Вот как! Вот как! Очень любила!
И передачи ему приносила! - горланили мы, а сам Хоменок с удовольствием подпевал, заливаясь детским смехом.
Великое дело - ребяческое легкомыслие! Именно оно помогло большинству из нас перенести и тюрьму, и лагерь без особого ущерба для психики...
По молодости лет мы, отъевшись на передачах, испытывали то, что в старину называлось "томлением плоти". Я и сам однажды проснулся от громкого гогота: спал я на спине, и оказалось, что выбившись из ширинки тюремных кальсон и прорвавшись через прореху в жидком бутырском одеяле - так пробивается стебелек через трещину в асфальте - к потолку тянется мой детородный (в далеком будущем) член. Но больше всех томились женатики - Сулимов и Гуревич.

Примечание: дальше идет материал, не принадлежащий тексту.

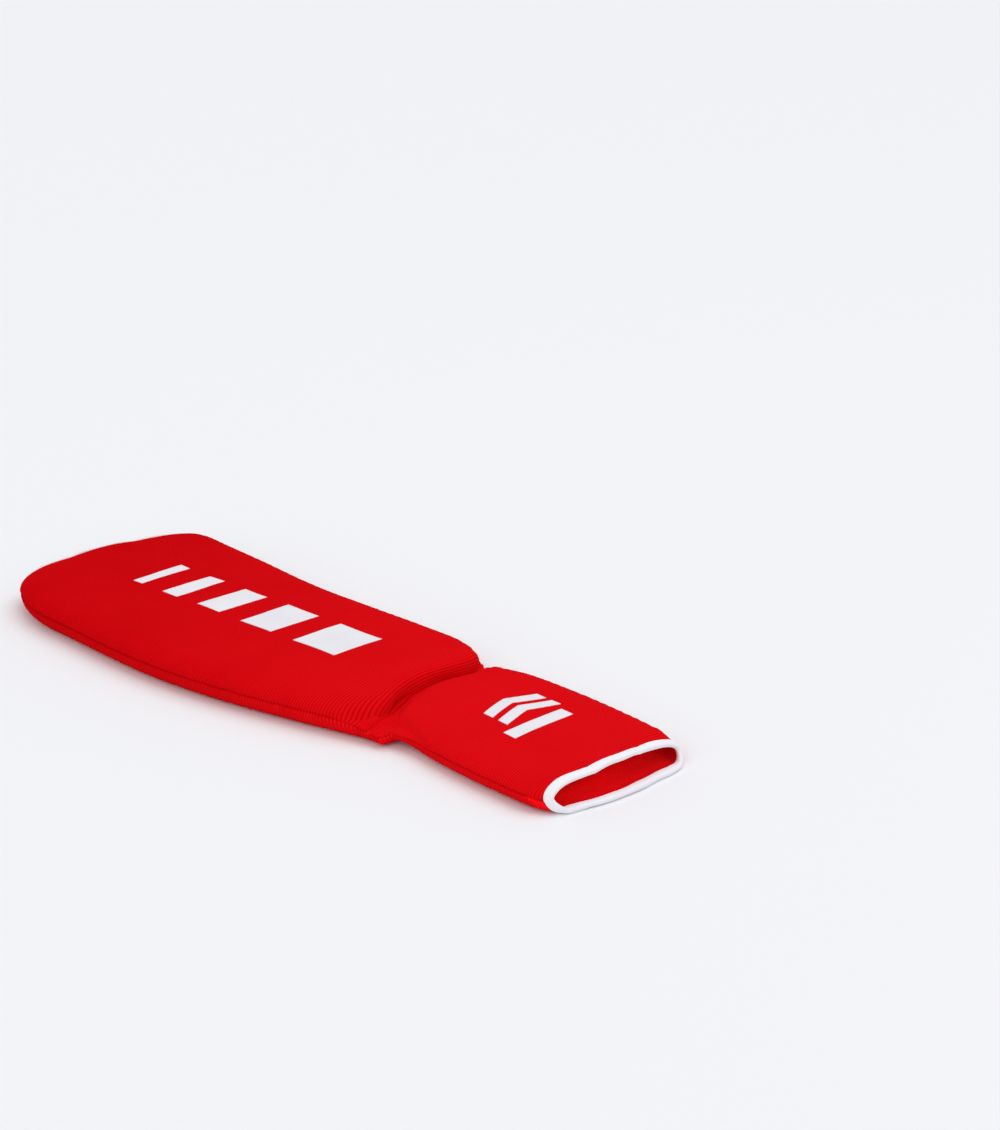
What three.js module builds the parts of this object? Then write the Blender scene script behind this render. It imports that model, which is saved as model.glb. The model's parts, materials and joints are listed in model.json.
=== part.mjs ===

Это нашло отражение в непристойных куплетах - переиначенной солдатской песенки из репертуара Эрнста Буша "О, Сюзанна". (Впрочем, и она неоригинальна: пелась на мотив американской "I came from Alabama".)
Обращаясь к жене, Шурик Гуревич в этих куплетах жаловался:
О, Татьяна!
Вся жизнь полна химер,
И всю ночь торчит бананом
Мой видавший виды хер.
А Володька, вместо "О, Татьяна!" пел "О, Елена" и, в соответствии с требованиями рифмы вместо "торчит бананом" - "торчит поленом"...*****)
Не могу умолчать о том, что во время серьезного разговора велись на нарах и такие - Володя Сулимов с грустью рассказал нам, что с героиней этого куплета у него была очная ставка, и Лена ухитрилась шепнуть ему, что следователь убедил ее стать "наседкой", камерной осведомительницей. Потому-то и провела она весь свой срок в тюрьме, а не в лагере.
Думаю, что не страха ради и не за следовательскую сосиску (их подкармливали, вызвав будто-бы на допрос) Лена Бубнова согласилась на эту роль. Скорее всего сработала знаменитая формула: "Ведь вы же советский человек?!" А она была очень, очень советская, я уже писал об этом.
Года два назад "Мемориал" попросил меня провести вечер, посвященный жертвам репрессий. На этом вечере мне прислали записку: "Знаете ли вы, что ваша Бубнова была на Лубянке наседкой?" Я знал. Знал даже, что ее и к матери Миши Левина, Ревекке Сауловне, подсаживали. Но из уважения к памяти Лениного мужа Володи соврал: мне об этом ничего не известно.